Open david4096 opened 8 years ago
bcf_hdr_add_sample()
aborts on certain errors, which some people misinterpret as crashing. Being a library function, it should really be returning an error code so the caller can decide what to do about the problem. (Note that if hts_verbose < 2
it does just return an error code in this case — this is clearly wrong as such behaviour should never depend on the verbosity setting.)
Fellow maintainers: Is there a reason for aborting here (would the resulting data structures be too broken to continue?), or is this just a legacy of the early htslib code?
Please note that the abort() command was intentionally added to resolve bcftools issue 184 ("Wrong genotypes if duplicate sample names").
So, it is not appropriate to simply remove it.
Abort is never an appropriate action for a library call unless there is genuingly nothing else it could do or if the situation should really never occur (in which case if we reached it then something very odd has happened, possibly memory corruption or some foul play is at hand and continuing could be even more problematic).
This situation is simply a matter of reporting an error and returning with the correct error code.
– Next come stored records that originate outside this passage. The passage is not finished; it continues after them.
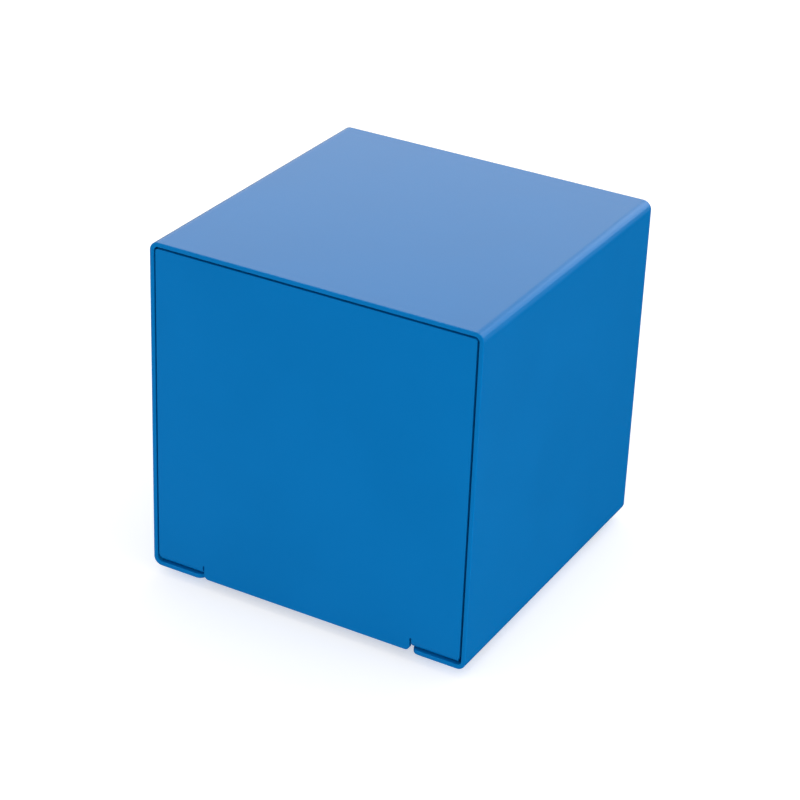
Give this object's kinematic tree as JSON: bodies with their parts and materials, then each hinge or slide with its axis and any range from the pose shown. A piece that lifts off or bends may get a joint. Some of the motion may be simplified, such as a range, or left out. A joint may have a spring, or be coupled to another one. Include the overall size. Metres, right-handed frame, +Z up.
{
  "type": "direct injection box",
  "caption": "Cube cabinet of folded powder-coated steel with a flush blank front and a recessed rear panel holding a balanced output, jacks and switches.",
  "frame": {"origin": "centre of the footprint, on the surface that the feet stand on", "axes": "+Z up, -Y towards the plain front panel, +Y towards the connectors, +X to the right seen from the front"},
  "size_m": [0.115, 0.115, 0.1185],
  "materials": {
    "blue_powder_coat": "satin powder coat",
    "rubber": "matte",
    "zinc_steel": "zinc plated",
    "black_screw": "black oxide",
    "nickel": "satin nickel plate",
    "silver_contact": "silver plate",
    "black_plastic": "moulded",
    "slider_plastic": "moulded",
    "button_plastic": "moulded",
    "green_laminate": "solder mask",
    "resistor_lacquer": "lacquer",
    "capacitor_case": "moulded",
    "shield_metal": "annealed nickel alloy",
    "core_steel": "oxidised laminations",
    "winding_copper": "enamelled wire",
    "soft_pad": "foam rubber",
    "wire_jacket": "soft jacket"
  },
  "bodies": {
    "cabinet": {"shell": "blue_powder_coat", "chassis": "blue_powder_coat", "rear_panel": "blue_powder_coat", "rubber_feet": "rubber", "foot_washers": "zinc_steel", "shell_nuts": "zinc_steel", "panel_studs": "zinc_steel", "panel_nuts": "zinc_steel", "xlr_nuts": "zinc_steel", "board_standoffs": "zinc_steel", "board_screws": "zinc_steel", "transformer_studs": "zinc_steel", "transformer_nuts": "zinc_steel", "ground_stud": "zinc_steel", "ground_nut": "zinc_steel", "ground_lift_frame": "zinc_steel", "pad_frame": "zinc_steel", "transformer_clamp": "zinc_steel", "shell_screws": "black_screw", "xlr_screws": "black_screw", "switch_screws": "black_screw", "xlr_shell": "nickel", "jack_washers": "nickel", "jack_nuts": "nickel", "input_jack_bushing": "nickel", "thru_jack_bushing": "nickel", "polarity_barrel": "nickel", "polarity_nut": "nickel", "xlr_pins": "silver_contact", "input_jack_contacts": "silver_contact", "thru_jack_contacts": "silver_contact", "ground_lift_terminals": "silver_contact", "pad_terminals": "silver_contact", "polarity_terminals": "silver_contact", "ground_lug": "silver_contact", "xlr_insert": "black_plastic", "input_jack_housing": "black_plastic", "thru_jack_housing": "black_plastic", "ground_lift_housing": "black_plastic", "pad_housing": "black_plastic", "polarity_body": "black_plastic", "transformer_bobbin": "black_plastic", "circuit_board": "green_laminate", "resistors": "resistor_lacquer", "capacitors": "capacitor_case", "transformer_shield": "shield_metal", "transformer_core": "core_steel", "transformer_winding": "winding_copper", "transformer_pads": "soft_pad", "output_wires": "wire_jacket", "ground_lift_wires": "wire_jacket", "pad_wires": "wire_jacket", "polarity_wires": "wire_jacket", "transformer_wires": "wire_jacket", "ground_wire": "wire_jacket"},
    "ground_lift_slide_body": {"ground_lift_slider": "slider_plastic"},
    "pad_slide_body": {"pad_slider": "slider_plastic"},
    "polarity_push_body": {"polarity_button": "button_plastic"}
  },
  "joints": [
    {"name": "ground_lift_slide", "type": "slide", "parent": "cabinet", "child": "ground_lift_slide_body", "axis": [1, 0, 0], "range_m": [0, 0.004]},
    {"name": "pad_slide", "type": "slide", "parent": "cabinet", "child": "pad_slide_body", "axis": [1, 0, 0], "range_m": [0, 0.004]},
    {"name": "polarity_push", "type": "slide", "parent": "cabinet", "child": "polarity_push_body", "axis": [0, -1, 0], "range_m": [0, 0.003], "stiffness_N_per_m": 400, "springref_m": -0.002}
  ]
}
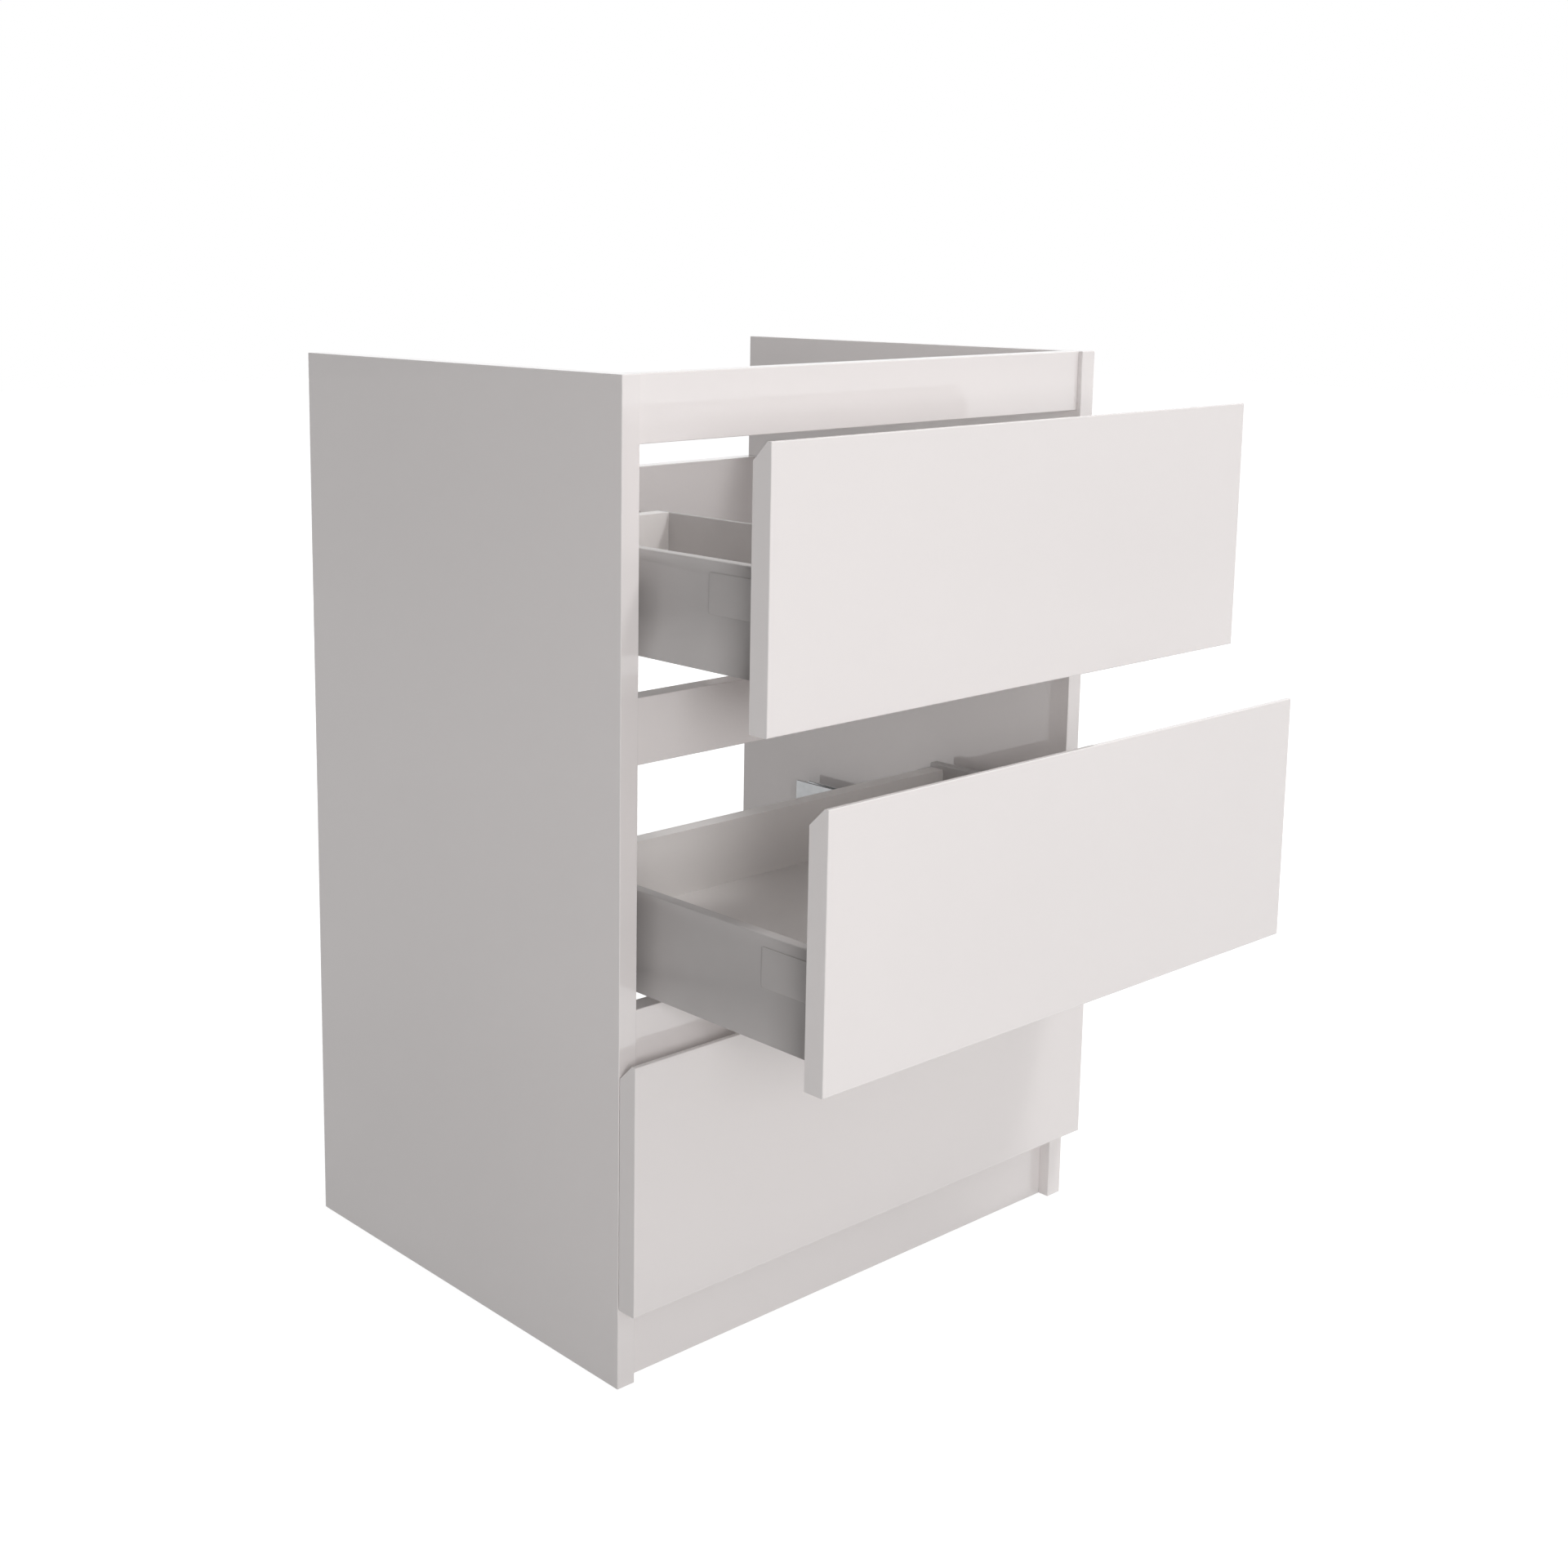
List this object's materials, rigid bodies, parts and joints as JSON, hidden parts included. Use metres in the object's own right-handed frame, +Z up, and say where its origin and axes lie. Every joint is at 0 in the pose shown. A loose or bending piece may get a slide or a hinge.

I haven't looked into seeing how easy that is to do in this code path.
Just to confirm (as it was me who added the abort) - a proper error propagation is preferred indeed. However, if the abort is going to be removed, it would be great if bcftools could be made aware of the change.
(via pysam) A VCF that has repeated sample names causes htslib to crash. An offending VCF can be found here: https://github.com/ga4gh/server/tree/master/tests/faultydata/variants/duplicated_sampleid .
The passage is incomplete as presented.